The camp was only a mile now from the city, and the soldiers could plainly see the huge temple and the procession wind up its sides along the terraces. It was a procession of Indian priests leading their victims to sacrifice, and some of the captives were white.
The next few days were sad and quiet in the Spanish camps, but times of feasting and rejoicing and sacrificing for the Aztecs. The Indian priests extolled Guatemozin as the hero of his country, and once more Guatemozin's vassals around the valley began to think of him as their Emperor.
Then he sent his messengers through the country calling the tribes back to their allegiance. They listened and hesitated, for it was not Guatemozin alone who called, but the priests as well, and the Aztecs reverenced their priests almost as much as the Emperor.

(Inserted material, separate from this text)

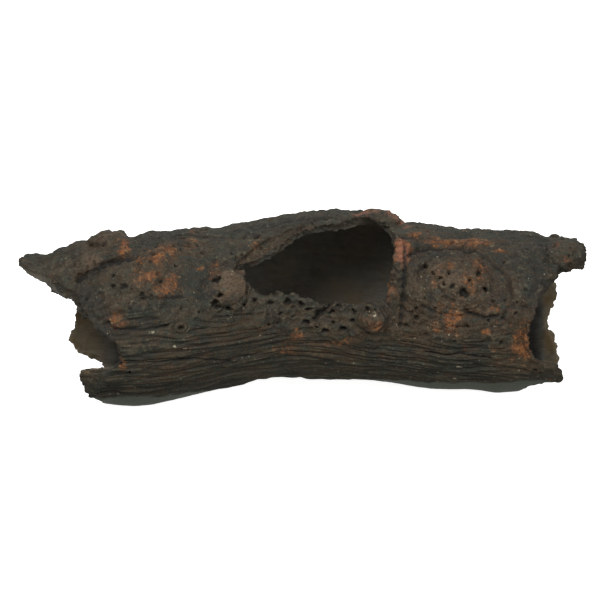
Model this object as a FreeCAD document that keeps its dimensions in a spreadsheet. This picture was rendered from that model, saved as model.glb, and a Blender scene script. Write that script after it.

And then the priests published their great proclamation which stirred to the depths the hearts of Guatemozin's vassals. This was the proclamation:
"Huitzilopotchli, your deity, insulted by the white men, is now appeased by the sacrifice of Malinche's followers upon his altars. He has again taken the Aztecs under his protection. Before eight days are gone he will deliver your enemies into your hands."